IBM prepared to break knuckles of low-income students

No intention of forgiving Faustian pact

IBM takes no prisoners when collecting a debt, even when it's relatively small and the debtor is a low-income school district that is atoning for sins committed two decades earlier.

That much can be divined from a Contra Costa Times story reporting that earlier this month Mark Loughridge, IBM's chief financial officer, refused to forgive a $5m obligation stemming from a 1989 purchase of an unknown number of PCs by a school district that went belly up one year later. The superintendent of the West Contra Costa Unified School District, which incurred the debt and serves some of Northern California's poorest students, asked that the debt be expunged as as a good-will gesture.

According to a 1993 agreement that was supposed to settle a nasty spat between the parties, the first of four $1.25m installments comes due in 2008, with the remaining three payments due over the following three years. The $5m price tag is the equivalent of the salaries for 20 teachers at the district, which is home to about 31,000 students. If the obligation is forced to be paid on schedule, the district's debt payments will balloon from $2.5m now to about $3.75m.

The order was originally placed by the Richmond Unified School District in 1989, a year before the system went bankrupt. According to an associate superintendent at the time the purchase was made, the PCs were obsolete by the time they were delivered and many sat in warehouses and were possibly never even turned on.
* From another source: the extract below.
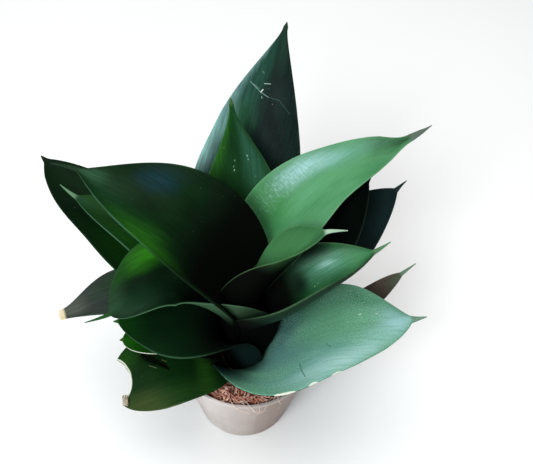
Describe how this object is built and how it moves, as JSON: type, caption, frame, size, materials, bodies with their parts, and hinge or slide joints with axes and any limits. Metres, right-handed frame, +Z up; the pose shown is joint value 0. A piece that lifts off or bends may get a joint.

The invoices appear to be lost, so it's unknown how many or what kind of computers were ordered. With Richmond Unified defunct, West Contra Costa Unified rose out of its ashes, inheriting $42.5m in debt, according to this Wikipedia article (normal disclaimers apply).

Following heated shouting matches between the parties, IBM ultimately agreed to settle for $5.15m, rather than the $6.2m it said it was owed. An initial payment of $150,000 came due in 1993 and the remainder was to be paid starting 15 years later.

With West Contra Costa Unified, in Northern California, still finding its financial footing, superintendent Bruce Harter last month wrote a letter asking Loughridge to wipe the debt from IBM's books, noting the "obligation to IBM represents the equivalent of the salaries of 20 teachers which would further hamper our ability to provide high quality educational services."

IBM didn't get where it is by being swayed by such appeals, as someone in Loughridge's position would be the first to admit. He responded with a two-paragraph response urging the superintendent to "adhere to the agreed to generous payment schedule and include this obligation in your budget process". An IBM spokesman had not responded to a request for comment by the time this story was published.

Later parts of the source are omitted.